The benefits of a poker face are widely extolled in poker but also in life. Poker faces help in cards, of course, but also in negotiations and dealings around the conference room table when the stakes are high. And poker faces are widely supposed to come in handy when asking for something from the boss – like a raise, for instance.

But a recent study (Kavanagh et al., 2024) looked hard at poker faces, and compared them with more expressive ones, and found – wait for it – that we trust expressive faces more than less expressive ones.  As I’ve been saying for a long time, don’t let your face go blank when you are speaking, even if adrenaline pushes you in that direction, because you’re trying to connect with the audience, and the audience is human.  A more expressive face has an easier time of it building a relationship. Relationships depend on trust, and trust depends on understanding what the other human being is feeling or intending.  To build a relationship with your audience, then, ditch the poker face when speaking and instead show us what you are feeling.

What we care about most when we are getting to know someone for the first time, or any time, for that matter, is whether or not we can trust them.  Do they intend good things or are they hiding something?  A poker face leaves the other party wondering, unable to read the intent of their interlocutor, and thus slow to build trust.  We can’t bond if we don’t have a sense of what you’re thinking and feeling.
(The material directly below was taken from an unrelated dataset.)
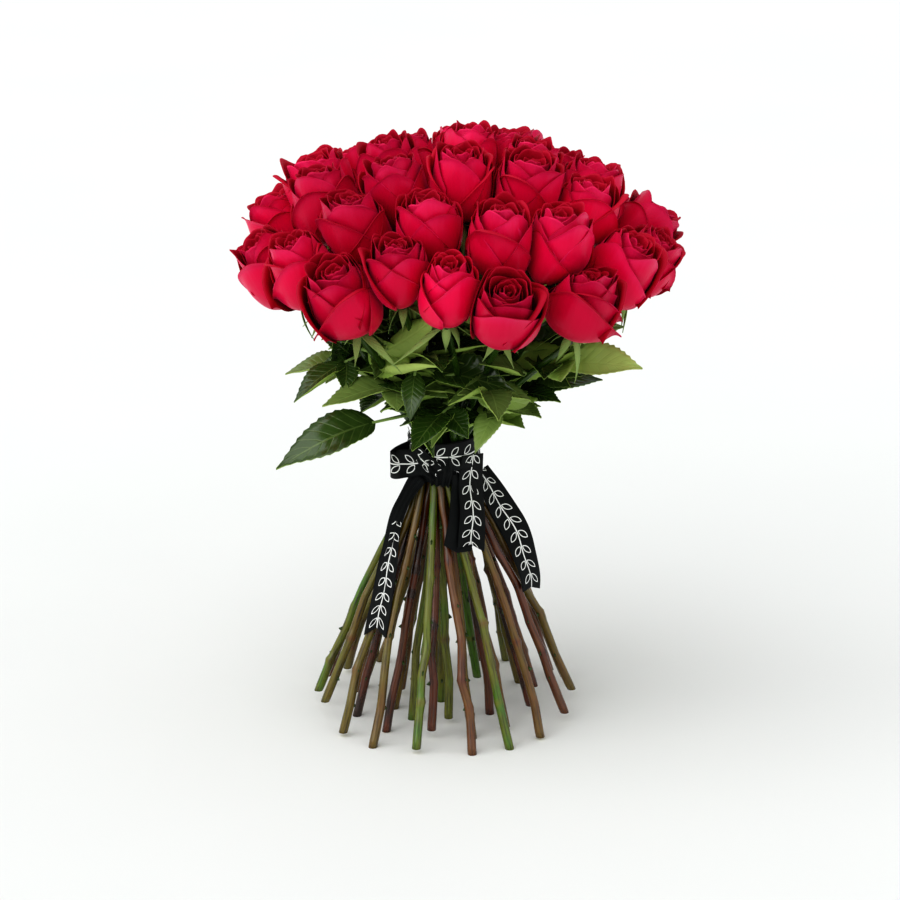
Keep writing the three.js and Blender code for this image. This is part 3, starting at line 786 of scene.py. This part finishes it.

Moreover, the study found that the more expressive people were more likable and higher on the personal trait of agreeableness.  So, if you want to wow an audience, speakers, ‘tell your face’!

But let’s go a little deeper.  What else besides expressiveness is useful in connecting with audiences?  There’s an older body of research that focuses on determining what’s important to audiences in speakers. What makes for a successful speaker, in short? The answer is consistent with this recent research:  two things, trust and credibility. We audiences want to know that we can trust our speakers, just like people in general, and we want to find them credible. Give us those two attributes and we’re happy campers.

They have both verbal and non-verbal components. You demonstrate trust in terms of content by showing you understand the audience’s problems. You establish credibility by showing you know how to solve those problems.

In body language terms, you establish trust with open behavior and gestures, and credibility with authoritative behavior and gestures. The voice is especially important in this regard – to establish authority, speak at the low end, but not the bottom, of your vocal range. Speakers often overcompensate instinctively, pushing their voices too low, thus achieving a vocal quality something like the sound of squirrels playing in gravel – not very authoritative. And a voice pitched too high can sound stressed out or frantic, so don’t go there, either. Pitch your voice in your natural conversational range and have a real, comfortable chat with your audience.

You’re not playing poker; you are connecting.